Nunca hemos arropado tan bien como ahora a nuestros hijos. Nunca hemos comprendido tan bien como ahora su mundo íntimo y, sin embargo, nunca han estado tan deprimidos ni tan ansiosos como ahora. A todo el mundo le parece extraño, exepto si admitimos que comprender no es curar, y que no hay progreso que no exija pagar un precio.

El trabajo asalariado, que constituye un progreso técnico incontestable, proporciona una gran comodidad a los hombres y una gran libertad a las mujeres. Sin embargo, cuando el contexto social mejora, cuando el trabajo se consigue con facilidad, la vivienda resulta accesible y la moral es tolerante, el peso parental se conviere en un obstáculo para la prócura de la expansión del joven.
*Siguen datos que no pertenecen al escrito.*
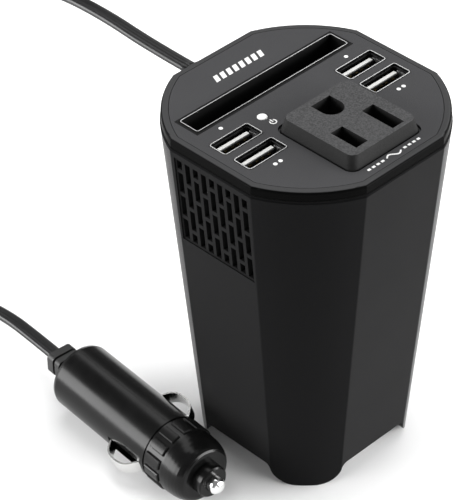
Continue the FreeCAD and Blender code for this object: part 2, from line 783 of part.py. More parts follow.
def placed(shape):
    """Roll, turn and move a plug part to where the plug lies."""
    shape = shape.copy()
    shape.rotate(V(0, 0, 0), V(0, 1, 0), -PLUG_ROLL)
    shape.rotate(V(0, 0, 0), V(0, 0, 1), PLUG_YAW)
    shape.translate(PLUG_REAR)
    return shape


def along(distance):
    return V(0, -distance, 0)


def turned(profile):
    """Solid of revolution about the plug's axis from (distance along it, radius) points."""
    outline = [V(radius, -distance, 0) for distance, radius in profile]
    face = Part.Face(Part.makePolygon(outline + outline[:1]))
    return face.revolve(V(0, 0, 0), V(0, 1, 0), 360)


def contact_window(start, end, width):
    return box(5.0, 12.0, -end, -start, -width / 2, width / 2)


def plug_barrel():
    front = BARREL_LENGTH
    shape = turned([(0, 0), (0, BARREL_RADIUS - 1.4), (0.45, BARREL_RADIUS - 0.4),
                    (1.5, BARREL_RADIUS), (front, BARREL_RADIUS), (front, BARREL_BORE),
                    (2.2, BARREL_BORE), (2.2, 0)])
    windows = [contact_window(*WINDOW, 5.4)]
    windows.append(mirrored_x(windows[0]))
    cord_way = rod(3.5, along(-1), along(3))
    return placed(shape.cut(windows + [cord_way]))


def plug_strain_relief():
    """Ribbed block behind the barrel, held by a flange inside it."""
    width, height = RELIEF_BLOCK
    core = rounded_block(width, height, 1.6, 0, RELIEF_LENGTH)
    depth = 0.6
    for start in (3.2, 6.0):
        groove = block(2 * width, 2 * height, start, start + 0.9).cut(
            rounded_block(width - 2 * depth, height - 2 * depth, 1.2, 0, RELIEF_LENGTH))
        core = core.cut(groove)
    core.rotate(V(0, 0, 0), V(1, 0, 0), -90)
    neck = rod(3.4, along(-0.5), along(2.6))
    flange = rod(5.0, along(2.25), along(3.6))
    relief = joined([core, neck, flange])
    relief.rotate(V(0, 0, 0), V(0, 1, 0), PLUG_ROLL)
    return placed(relief)


def plug_side_contact(side):
    """Bowed spring strip: both ends are inside the barrel, the hump stands out of the window."""
    start, end = WINDOW
    bow = [V(6.4, -start - 0.7, 0), V(9.6, -start - 1.0, 0), V(12.9, -start - 3.4, 0),
           V(13.6, -start - 7.0, 0), V(12.9, -end + 3.8, 0), V(9.8, -end + 1.3, 0),
           V(8.5, -end + 0.9, 0)]
    path, _ = cord_path(bow)
    thickness, width = 0.5, 4.4
    section = Part.makePolygon([
        bow[0] + V(0, dy, dz) for dy, dz in (
            (-thickness / 2, -width / 2), (thickness / 2, -width / 2),
            (thickness / 2, width / 2), (-thickness / 2, width / 2), (-thickness / 2, -width / 2))])
    strip = path.makePipeShell([section], True, True)
    return placed(strip if side > 0 else mirrored_x(strip))


def plug_side_contact_right():
    return plug_side_contact(1)


def plug_side_contact_left():
    return plug_side_contact(-1)


def plug_locking_ring():
    """Collar with raised grip blocks round it; it clamps the nose to the barrel."""
    start, end = BARREL_LENGTH + 0.15, RING_END
    collar = pipe(BARREL_RADIUS - 0.3, 8.35, along(start), along(end))
    grip = box(0, BARREL_RADIUS + 0.35, -end + 0.8, -start - 0.8, -1.45, 1.45)
    grip = grip.common(pipe(BARREL_RADIUS + 0.3, 8.5, along(start), along(end)))
    outside = lambda e: all(math.hypot(v.X, v.Z) > BARREL_RADIUS for v in e.Vertexes)
    grip = grip.makeChamfer(0.25, [e for e in grip.Edges if outside(e)])
    grips = []
    for step in range(GRIPS):
        copy = grip.copy()
        copy.rotate(V(0, 0, 0), V(0, 1, 0), 360.0 * (step + 0.5) / GRIPS)
        grips.append(copy)
    return placed(joined([collar] + grips))


def plug_nose_cone():
    """Domed nose with a collar that goes into the ring and barrel, and a short snout."""
    collar_start = BARREL_LENGTH - 0.6
    dome = RING_END + 0.15
    bore, tip_bore = 3.6, 2.6
    profile = [(collar_start, bore), (collar_start, 8.0), (dome, 8.0), (dome, BARREL_RADIUS - 0.1)]
    steps = 8
    for step in range(1, steps + 1):
        angle = 0.5 * math.pi * step / steps
        profile.append((dome + (DOME_END - dome) * math.sin(angle) ** 0.9,
                        6.9 + (BARREL_RADIUS - 7.0) * math.cos(angle) ** 0.8))
    profile += [(DOME_END, 4.85), (SNOUT_END - 0.4, 4.85), (SNOUT_END, 4.45),
                (SNOUT_END, tip_bore), (SNOUT_END - 2.2, tip_bore), (SNOUT_END - 2.2, bore)]
    return placed(turned(profile))


def plug_tip_pin():
    """Sprung centre contact: a flange behind the snout's lip and a rounded tip."""
    back = SNOUT_END - 4.6
    radius = 2.5
    profile = [(back, 0), (back, 3.3), (SNOUT_END - 2.3, 3.3), (SNOUT_END - 2.3, radius),
               (TIP_END - 1.4, radius), (TIP_END - 0.6, radius * 0.82), (TIP_END - 0.15, radius * 0.5),
               (TIP_END, 0)]
    return placed(turned(profile))


def fuse_span():
    rear = SNOUT_END - 4.62 - 30.0
    return rear, rear + 30.0


def plug_fuse_tube():
    """Glass body between the fuse's two caps."""
    rear, front = fuse_span()
    return placed(pipe(3.0, 2.5, along(rear + 5.52), along(front - 5.52)))


def plug_fuse_caps():
    rear, front = fuse_span()
    caps = [rod(3.2, along(rear), along(rear + 5.5)), rod(3.2, along(front - 5.5), along(front))]
    return group([placed(cap) for cap in caps])


def plug_fuse_wire():
    rear, front = fuse_span()
    return placed(rod(0.25, along(rear + 5.52), along(front - 5.52)))


def plug_contact_spring():
    """Coil behind the fuse."""
    rear, _ = fuse_span()
    length, coil_radius, wire_radius = 9.0, 2.4, 0.35
    helix = Part.makeHelix(1.8, length, coil_radius)
    section = Part.Wire([Part.makeCircle(wire_radius, V(coil_radius, 0, 0), V(0, 1, 0))])
    spring = Part.Wire(helix.Edges).makePipeShell([section], True, True)
    spring.rotate(V(0, 0, 0), V(1, 0, 0), 90)
    spring.translate(along(rear - length - wire_radius - 0.05))
    return placed(spring)


def plug_rear_terminal():
    """Brass disc with a guide stem; the spring's rear end faces it."""
    rear, _ = fuse_span()
    disc_front = rear - 13.2
    disc = rod(BARREL_BORE - 0.1, along(disc_front - 1.0), along(disc_front))
    stem = rod(1.3, along(disc_front - 0.2), along(disc_front + 6.0))
    return placed(joined([disc, stem]))


# ---- export ----

def usb_nodes():
    nodes = {"usb_contact_pins": usb_contact_pins}
    for name, (x, y) in usb_places().items():
        nodes[f"usb_shell_{name}"] = lambda x=x, y=y: usb_shell(x, y)
        nodes[f"usb_insert_{name}"] = lambda x=x, y=y: usb_insert(x, y)
    return nodes


PARTS = [
    outer_shell, top_cap, face_plate, phone_slot_liner, base_plate, base_screws,
    fan_frame, fan_bearing, fan_shaft, fan_rotor, fan_screws,
    ac_outlet_housing, ac_outlet_back, hot_contact, neutral_contact, ground_contact,
    led_lens, port_board, port_board_screws, main_board, board_connector,
    transformer_core, transformer_winding, transformer_bobbin, bulk_capacitor, input_capacitors,
    filter_choke, control_chips, heat_sink, power_transistors, input_wires, outlet_wires,
    cord_strain_relief, power_cord,
    plug_barrel, plug_strain_relief, plug_side_contact_right, plug_side_contact_left,
    plug_locking_ring, plug_nose_cone, plug_tip_pin, plug_fuse_tube, plug_fuse_caps,
    plug_fuse_wire, plug_contact_spring, plug_rear_terminal,
]

makers = {maker.__name__: maker for maker in PARTS}
makers.update(usb_nodes())
for name, maker in makers.items():
    shape = maker()
    if not shape.isValid():
        print("invalid:", name)
    shape.exportStep(f"parts/{name}.step")
print(len(makers), "parts")
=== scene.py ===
import json
import math

import bmesh
import bpy
from mathutils import Matrix, Vector


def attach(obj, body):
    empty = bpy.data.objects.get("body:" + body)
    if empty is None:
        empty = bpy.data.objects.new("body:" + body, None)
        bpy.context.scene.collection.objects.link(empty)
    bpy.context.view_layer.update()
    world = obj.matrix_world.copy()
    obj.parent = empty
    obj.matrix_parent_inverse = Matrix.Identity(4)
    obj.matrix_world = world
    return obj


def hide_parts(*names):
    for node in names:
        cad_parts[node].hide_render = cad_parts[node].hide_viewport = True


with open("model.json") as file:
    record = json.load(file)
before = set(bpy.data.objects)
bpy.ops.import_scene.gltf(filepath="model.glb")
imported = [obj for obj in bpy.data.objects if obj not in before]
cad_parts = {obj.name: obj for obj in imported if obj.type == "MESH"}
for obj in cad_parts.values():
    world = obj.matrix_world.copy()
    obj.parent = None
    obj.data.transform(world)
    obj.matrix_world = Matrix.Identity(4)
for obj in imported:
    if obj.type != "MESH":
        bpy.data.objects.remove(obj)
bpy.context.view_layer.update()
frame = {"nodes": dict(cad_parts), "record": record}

# Looks of a cup-holder power inverter. Metres, +Z up, feet on z = 0, outlet side towards -Y.

MM = 0.001
scene = bpy.context.scene
nodes = frame["nodes"]


# ---- camera ----

CAMERA_PLACE = Vector((-0.4040, -0.3865, 0.5080))
CAMERA_AZIMUTH = math.radians(-44.07)
CAMERA_ELEVATION = math.radians(38.62)
CAMERA_ROLL = math.radians(-1.03)
SENSOR_WIDTH = 36            # millimetres
LENS = 206.8                 # millimetres


def add_camera():
    """A long lens that looks down at the part, a little rolled."""
    level_right = Vector((math.cos(CAMERA_AZIMUTH), math.sin(CAMERA_AZIMUTH), 0))
    level_forward = Vector((-math.sin(CAMERA_AZIMUTH), math.cos(CAMERA_AZIMUTH), 0))
    forward = level_forward * math.cos(CAMERA_ELEVATION) - Vector((0, 0, math.sin(CAMERA_ELEVATION)))
    level_up = level_right.cross(forward)
    right = level_right * math.cos(CAMERA_ROLL) + level_up * math.sin(CAMERA_ROLL)
    up = right.cross(forward)
    turn = Matrix((right, up, -forward)).transposed().to_4x4()
    data = bpy.data.cameras.new("camera")
    data.sensor_width = SENSOR_WIDTH
    data.sensor_fit = "HORIZONTAL"
    data.lens = LENS
    camera = bpy.data.objects.new("camera", data)
    scene.collection.objects.link(camera)
    camera.matrix_world = Matrix.Translation(CAMERA_PLACE) @ turn
    scene.camera = camera


# ---- meshes ----

def mesh_piece(name, bm, material, smooth=True):
    """Make an object of the bmesh that rides on the housing."""
    bmesh.ops.recalc_face_normals(bm, faces=bm.faces)
    mesh = bpy.data.meshes.new(name)
    bm.to_mesh(mesh)
    bm.free()
    for face in mesh.polygons:
        face.use_smooth = smooth
    mesh.materials.append(material)
    piece = bpy.data.objects.new(name, mesh)
    scene.collection.objects.link(piece)
    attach(piece, "housing")
    return piece


def skin_rings(bm, rings):
    """Join closed rings of points into a tube with closed ends."""
    loops = [[bm.verts.new(point) for point in ring] for ring in rings]
    for near, far in zip(loops, loops[1:]):
        for i in range(len(near)):
            j = (i + 1) % len(near)
            bm.faces.new((near[i], near[j], far[j], far[i]))
    bm.faces.new(reversed(loops[0]))
    bm.faces.new(loops[-1])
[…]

Esta paradoja no es una contradicción, ya que hemos aprendido que el afecto parental constituye la base de seguridad que da al joven la fuerza suficiente para salir del capullo familiar. En un contexto social acomodado, el conflicto se convierte en una esperanza liberadora. En una sociedad difícil, uno se somete con dicha al grupo familiar y encuentra refugio en ella, ya que nos brinda seguridad y constituye un tutor que nos guía.
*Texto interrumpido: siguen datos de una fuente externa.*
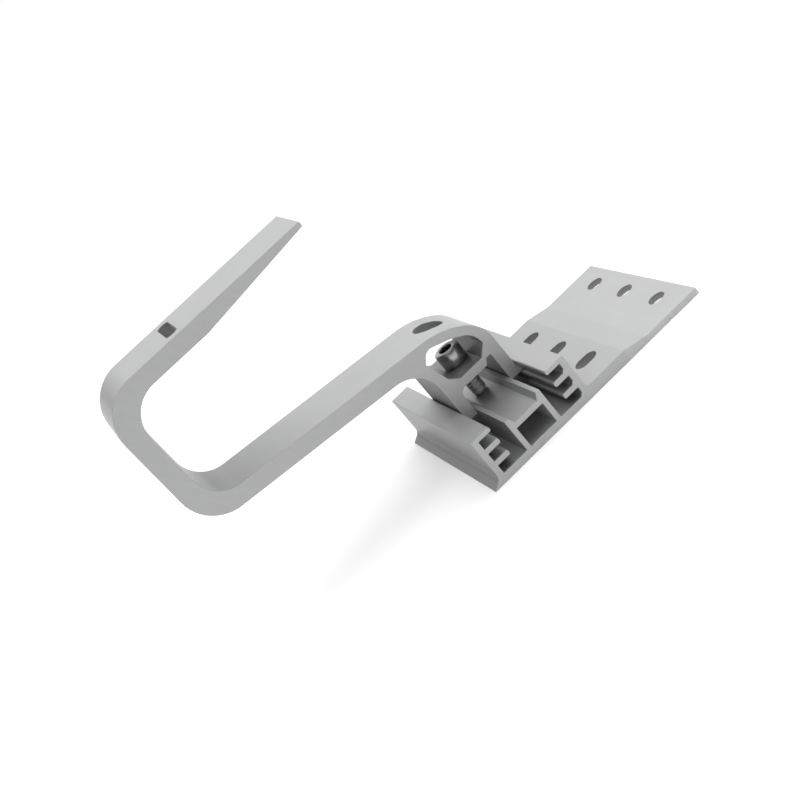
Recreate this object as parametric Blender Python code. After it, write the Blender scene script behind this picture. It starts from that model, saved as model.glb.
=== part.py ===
# Solar roof hook: an extruded base rail plate that is screwed to the rafter, a hook arm that slides
# in the rails of that plate, and a socket head screw that jacks the hook tight.
#
# Frame: X runs along the plate, from the hook's side (-X) to the plate's free end (+X).
# Y is the direction of both extrusions, and of the hook's slide in its rails.
# Z stands on the plate. The origin is on the underside of the plate, under the clamp screw,
# in the middle of the plate's width. Sizes in the first block are in millimetres.

import math

import bmesh
import bpy

MM = 0.001

# Base rail plate: the two rails stand on a floor, on both sides of the box under the screw
BASE_WIDTH = 100.0          # length of the piece cut from the extrusion
FLOOR = 4.0                 # floor of the rail channels
MOUTH_HALF = 17.05          # screw axis to the tips of the teeth
TOOTH_REACH = 7.65          # a tooth stands out of its wall by this much
TOOTH = 2.675               # thickness of a tooth
GAP = 4.5                   # height of the slot that a foot of the hook enters
GAP_COUNT = 3               # height settings, one slot above the other
FLANGE = 2.15               # top flange, over the uppermost slot
RAIL_WALL = 3.15
TIP_ROUND = 0.8             # rounding of the teeth and flanges at the mouth
GAP_CHAMFER = 1.6           # lower outer corner of the slots on the plate's side
LIP = 5.1                   # foot of the outer wall, sloping to nothing
LIP_EDGE = 0.4
LIP_ANGLE = 32.0
LIP_FILLET = 4.0

# Box between the rails, whose top is the floor that the screw presses on
BOX_HALF = 10.55
BOX_WALL = 2.65
BOX_HOLLOW = 11.0           # height of the hollow, from the rails' floor up
BOX_HOLLOW_ROUND = 0.5
BOX_FOOT_ROUND = 0.8        # fillets where the box stands on the floor of the channels
SCREW_FLOOR = 17.65
GUARD = 3.35                # the two edges that keep the screw's tip in the groove
GUARD_TOP = 2.2
GUARD_FOOT = 3.9

# Plate beside the rails, with its two rows of fixing holes
THICK = 5.7
THICK_LENGTH = 23.3
RAMP_LENGTH = 12.5
THIN = 3.15
THIN_LENGTH = 31.2
ROOT_FILLET = 1.4
HOLE_COUNT = 3
HOLE_PITCH = 30.0
HOLE_DIAMETER = 8.4
HOLE_TO_END = 10.4
SLOT_WIDTH = 8.5
SLOT_LENGTH = 11.7
SLOT_TO_RAIL = 12.55        # rail wall to the middle of the slot

# Hook arm, one slice of a second extrusion
HOOK_WIDTH = 36.0
SLIDE_GAP = 0.3             # clearance of the hook's feet and legs in the rails
FOOT_ROUND = 0.5
UNDER_SLAB = 13.6           # underside of the feet to the underside of the slab
SLAB = 4.5                  # slab that carries the screw
SLAB_FILLET = 3.5
NOTCH_SLAB = 6.25           # axis to the notch beside the slab
NOTCH_SLOPE = 2.1
NOTCH_DEPTH = 2.9
NOTCH_ROUND = 0.4
ARM_RISE = 33.35            # underside of the feet to the underside of the arm, on the axis
ARM_SLOPE = 6.2             # the arm climbs towards the back by this many degrees
ARM = 8.45
ARMPIT = 16.0               # fillet between the arm and the leg
NOSE_LENGTH = 16.15
NOSE_ANGLE = 35.6
NOSE_TOP_ROUND = 39.5
NOSE_FRONT_ROUND = 16.8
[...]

Sin embargo en una civilización tolerante, la familia que da al joven fuerzas suficientes para volar se transforma en un factor que obstaculiza su marcha si no aparece una comunidad acogedora que dé el relevo a la familia.

Lo que trasnmitimos a nuestros hijos depende probablemente de un conjunto de fuerzas a un tiempo benéficas y maléficas que ellos aprenden sin que sus interlocurores lo sepan y que interiorizan sin darse cuenta.
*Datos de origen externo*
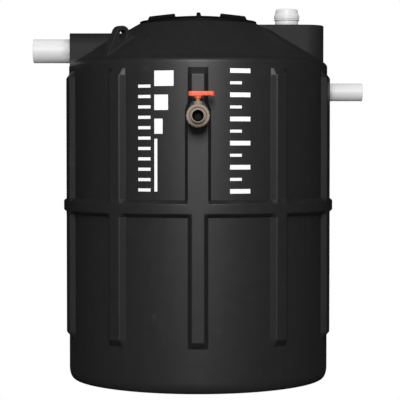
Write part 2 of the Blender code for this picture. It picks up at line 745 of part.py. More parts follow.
def make_lever_hub(pivot):
    height = LEVER_BAR_BASE_Z + LEVER_HUB_ROOT - LEVER_BASE_Z
    bm = bmesh.new()
    bmesh.ops.create_cone(
        bm, cap_ends=True, segments=PIPE_STEPS, radius1=LEVER_HUB_BASE_RADIUS, radius2=LEVER_HUB_TOP_RADIUS,
        depth=height)
    place = (0, 0, LEVER_BASE_Z - VALVE_Z + height / 2)
    return add_cutter("lever_hub", mesh_from(bm, "lever_hub"), place, parent=pivot)


def build():
    wall = make_wall()
    shoulder = make_shoulder()
    make_floor()
    make_neck()
    make_lid()
    skin_below = under_shoulder()
    make_inlet_boss(shoulder, skin_below, wall_line())
    make_vent_tower(shoulder, skin_below)
    make_side_pipes(wall)
    make_vent_pipe()
    make_vent_cap()
    for name, azimuth in LUG_AZIMUTHS.items():
        make_lug(name, azimuth)
    make_valve_fixed(wall)
    make_valve_moving()


clear_scene()
PARTS = make_collection("biogas_digester")
CUTTERS = make_collection("cutters")
BLACK_PLASTIC = make_material("black_polyethylene", (0.018, 0.018, 0.018), 0.55)
LID_PLASTIC = make_material("lid_polyethylene", (0.010, 0.010, 0.010), 0.45)
WHITE_PVC = make_material("white_pvc", (0.80, 0.80, 0.79), 0.35)
BROWN_PVC = make_material("brown_pvc", (0.29, 0.21, 0.15), 0.40)
ORANGE_PLASTIC = make_material("orange_handle", (0.85, 0.13, 0.05), 0.40)
build()
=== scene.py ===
import json
import math

import bmesh
import bpy
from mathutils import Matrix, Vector


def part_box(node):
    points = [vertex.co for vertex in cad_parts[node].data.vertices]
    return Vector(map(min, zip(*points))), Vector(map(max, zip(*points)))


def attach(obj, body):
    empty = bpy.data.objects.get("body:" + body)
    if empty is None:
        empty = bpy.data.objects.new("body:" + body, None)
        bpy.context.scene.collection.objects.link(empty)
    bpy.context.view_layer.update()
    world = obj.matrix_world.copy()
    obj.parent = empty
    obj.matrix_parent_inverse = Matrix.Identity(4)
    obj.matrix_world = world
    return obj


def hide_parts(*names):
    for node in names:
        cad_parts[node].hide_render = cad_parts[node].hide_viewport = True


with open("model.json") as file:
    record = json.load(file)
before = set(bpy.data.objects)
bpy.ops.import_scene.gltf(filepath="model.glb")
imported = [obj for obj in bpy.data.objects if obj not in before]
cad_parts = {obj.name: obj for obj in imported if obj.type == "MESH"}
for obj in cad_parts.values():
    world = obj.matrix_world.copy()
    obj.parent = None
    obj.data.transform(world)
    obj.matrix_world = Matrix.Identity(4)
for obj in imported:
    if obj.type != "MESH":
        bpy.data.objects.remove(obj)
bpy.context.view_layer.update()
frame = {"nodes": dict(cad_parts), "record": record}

fullTurn = math.tau
lyingAlongX = (0, math.pi / 2, 0)
lyingAlongY = (math.pi / 2, 0, 0)
near = {
    "place": 0.001,
    "turn": 0.002,
    "merge": 0.00002,
    "collapse": 0.00001,
}


# general helpers

def freshStart():
    if bpy.context.mode != "OBJECT":
        bpy.ops.object.mode_set(mode="OBJECT")
    bpy.ops.object.select_all(action="DESELECT")


def takeUp(piece):
    # makes one piece the active and only selected one
    freshStart()
    piece.select_set(True)
    bpy.context.view_layer.objects.active = piece
    return piece


def nameIt(name):
    piece = bpy.context.active_object
    piece.name = name
    piece.data.name = name
    return piece


def settle(piece):
    takeUp(piece)
    bpy.ops.object.transform_apply(location=True, rotation=True, scale=True)
    return piece


def startEdit(piece):
    takeUp(piece)
    bpy.ops.object.mode_set(mode="EDIT")
    bpy.ops.mesh.select_mode(type="VERT")
    bpy.ops.mesh.select_all(action="SELECT")


def endEdit():
    bpy.ops.object.mode_set(mode="OBJECT")


def pickNothing(piece, kind):
    bpy.ops.mesh.select_mode(type=kind)
    bpy.ops.mesh.select_all(action="DESELECT")
    return bmesh.from_edit_mesh(piece.data)


def pickVerts(piece, test):
    # selects, in edit mode, the vertices whose place passes the test
    mesh = pickNothing(piece, "VERT")
    for vert in mesh.verts:
        vert.select = test(vert.co)
    mesh.select_flush(True)
    bmesh.update_edit_mesh(piece.data)


def pickFaces(piece, test):
    mesh = pickNothing(piece, "FACE")
    for face in mesh.faces:
        face.select = test(face.calc_center_median(), face.normal)
    bmesh.update_edit_mesh(piece.data)


def pickEdges(piece, test):
    mesh = pickNothing(piece, "EDGE")
    for edge in mesh.edges:
        edge.select = test(edge)
    bmesh.update_edit_mesh(piece.data)


def addModifier(piece, kind, **settings):
    # adds one modifier and applies it at once
    takeUp(piece)
    bpy.ops.object.modifier_add(type=kind)
    modifier = piece.modifiers[-1]
    for key, value in settings.items():
        setattr(modifier, key, value)
    bpy.ops.object.modifier_apply(modifier=modifier.name)
    return piece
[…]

La tecnología proporciona a las mujeres más ocio y más poder, y el marido trabaja más tiempo para ganar más dinero a fin de asegurar a la familia más lujos y comodidades. La conmoción tecnológica y la modificación de las costumbres han dispuesto en torno al “gran pequeño” un modelo que le conduce a ignorar que su padre trabaja para él y le hace creer que su madre se pasa el tiempo divirtiéndose.

Cuando la tecnología modifica la cultura, la muerte del pater familias provoca una inversión de la deuda vital. Ya no es el niño quien debe la vida a los padres, es él, por el contrario, quien da sentido a la pareja parental. Ya no es el padre quien designa lo prohibido, es el niño.

Esta pasión por la infancia (UE, USA, …) produce bebés gigantes de narcisismo hipertrofiado. Niños adorados en el seno familiar y aterrorizados en la escuela.

Nuestro sistema escolar estimula esta forma de utilización de la propia inteligencia (no saben más que lo que se cuenta en los discursos públicos), ya que hace progresar a los que saben recitar. Lo que existe en lo real y no existe en cambio en la representación de esa realidad no puede ser visto por aquellos alumnos que, aplicados en exceso, no perciben más que lo que saben.

El bebé gigante, traído al mundo por nuestra cultura técnica y por la idolatría de la infancia, se convierte en un tirano doméstico y en un sumiso social que se plega a la cultura que le rodea.